Andreas Koristka meint, dass es viele unbezahlbare und dennoch kostenlose Erlebnisse gibt

Der Urlaub ist die schönste Zeit – bis man das Hotelzimmer auf Reinlichkeit kontrolliert und die Anlage inspiziert. Schnell hat man unterm Bett eine Staubschicht gefunden, am Frühstücksbuffet wird nur zögerlich Rührei nachgefüllt und das Servicepersonal spricht lautes Ausländisch. Doch diese Unannehmlichkeiten sind nichts gegen das, was Teilnehmern von Reisegruppen am K2 zugemutet wurde: Sie mussten auf dem Weg zum zweithöchsten Gipfel der Erde über einen sterbenden Sherpa steigen.

Natürlich ist es schön, dass die Touristen trotz der Verzögerung, die durch die Übersteigung des Mannes verursacht wurde, das Ziel ihrer Wanderung erreichten. Aber wer möchte im Urlaub mit solch einer Tragödie belästigt werden? Da ist es nur ein geringer Trost, wenn man sich noch vor Ort bei der Reiseleitung beschweren kann.

Andreas Koristka

Andreas Koristka ist Redakteur der Satire-Zeitschrift Eulenspiegel. Für »nd.DieWoche« schreibt er alle zwei Wochen die Kolumne »Betreutes Lesen«. Alle Texte unter: dasnd.de/koristka

Besonders schrecklich ist es, wenn man bedenkt, wie teuer so eine Expedition am K2 ist. Das kann nicht jeder Dahergelaufene buchen. Da könnte man vom Veranstalter eigentlich erwarten, dass schwerverletzte Angestellte diskret beseitigt werden. In der Servicewüste Pakistan ist man von solch einem Arbeitsethos offenbar meilenweit entfernt.

Das ist schade, weil gefährlicher Abenteuerurlaub derzeit unter Reichen sehr angesagt ist. Sie lassen sich in den Weltraum schießen und tauchen in Mini-U-Booten zum Meeresgrund. Klar, ein bisschen Stil müssen die Unternehmungen haben! Wenn man denkt, man könnte Reiche einfach aus dem dritten Stock schubsen und gucken, ob sie die Sache überleben, werden sie wohl kaum eine größere Summe dafür zahlen. Wenn man sie aber in den höchsten Vulkan der Welt stößt, vielleicht schon …

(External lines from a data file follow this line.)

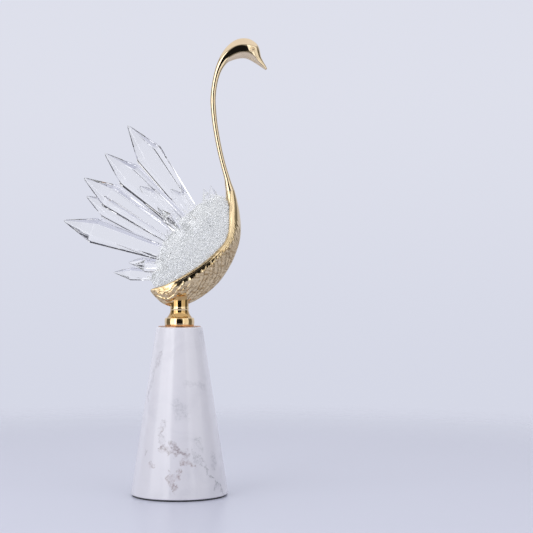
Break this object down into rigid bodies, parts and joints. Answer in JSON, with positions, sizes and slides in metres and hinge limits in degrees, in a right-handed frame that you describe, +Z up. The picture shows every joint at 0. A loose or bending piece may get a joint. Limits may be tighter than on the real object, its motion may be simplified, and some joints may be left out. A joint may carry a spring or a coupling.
{
  "type": "swan figurine",
  "caption": "Gilt swan with a long curved neck on a white marble cone, its open body heaped with crushed glass and a fan of pointed clear crystals.",
  "frame": {"origin": "centre of the felt pad's underside, on the table", "axes": "+Z up, +X the way the swan's bill points, Y across the swan"},
  "size_m": [0.2133, 0.0996, 0.4723],
  "materials": {
    "white_marble": "polished, grey veins",
    "black_felt": "pressed felt",
    "red_brass": "polished",
    "gilt_collar": "mirror polished gold plate",
    "gilt_body": "gold plate over a feather relief",
    "gilt_neck": "mirror polished gold plate",
    "zinc_steel": "zinc plated",
    "cast_resin": "clouded clear resin",
    "crushed_glass": "crushed and glued",
    "clear_glass": "faceted and polished"
  },
  "bodies": {
    "root": {"base_pad": "black_felt", "body_shell": "gilt_body", "brass_disc": "red_brass", "collar": "gilt_collar", "glass_heap": "crushed_glass", "large_crystal_1": "clear_glass", "large_crystal_2": "clear_glass", "large_crystal_3": "clear_glass", "large_crystal_4": "clear_glass", "large_crystal_5": "clear_glass", "large_crystal_6": "clear_glass", "large_crystal_7": "clear_glass", "lower_nut": "zinc_steel", "lower_washer": "zinc_steel", "marble_base": "white_marble", "neck_and_head": "gilt_neck", "resin_fill": "cast_resin", "small_crystal_1": "clear_glass", "small_crystal_10": "clear_glass", "small_crystal_11": "clear_glass", "small_crystal_2": "clear_glass", "small_crystal_3": "clear_glass", "small_crystal_4": "clear_glass", "small_crystal_5": "clear_glass", "small_crystal_6": "clear_glass", "small_crystal_7": "clear_glass", "small_crystal_8": "clear_glass", "small_crystal_9": "clear_glass", "spring_washer": "zinc_steel", "threaded_rod": "zinc_steel", "upper_nut": "zinc_steel", "upper_washer": "zinc_steel"}
  },
  "joints": []
}
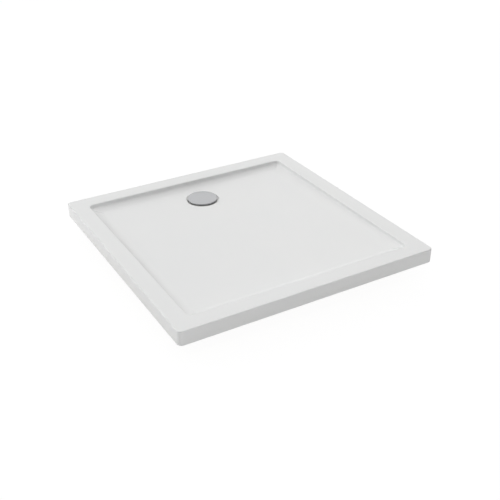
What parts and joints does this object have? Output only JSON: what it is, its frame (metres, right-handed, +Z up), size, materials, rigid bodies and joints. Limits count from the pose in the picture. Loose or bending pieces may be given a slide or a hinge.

Das Angebot an Risikoreisen wird also in Zukunft wachsen. Andere Anbieter werden auf den Markt drängen, die den Abtransport ihrer toten Angestellten viel effizienter organisieren können. Das sind sie auch ihren Mitarbeitern schuldig. Wer möchte so würdelos sterben, dass er mit seinem Ableben Reiche belästigt? An den tröstenden Gedanken, dass der Tod eines echten Menschen die Reise für die Kunden im Nachgang vielleicht sogar noch interessanter macht, daran denken viele Sherpas beim Sterben bestimmt gar nicht, weil sie über keine besonders hohe Schulbildung verfügen.

Die Branche wird lernen, mit den Widersprüchen des Geschäfts umzugehen. Zu diesen Widersprüchen gehört sicherlich die Frage, warum Menschen viel Geld dafür bezahlen, sich in Todesgefahr zu begeben. Wer dieses Verhalten verstehen will, braucht die Einsicht, dass Reiche eigentlich arm sind. Sie verfügen nicht über unseren breitgefächerten Erfahrungsschatz an Gefühlen. Für Todesgefahr müssen sie viel Geld hinlegen, denn sie können sich nicht einfach aufs Rad setzen und täglich durch den Berufsverkehr zur Arbeit fahren.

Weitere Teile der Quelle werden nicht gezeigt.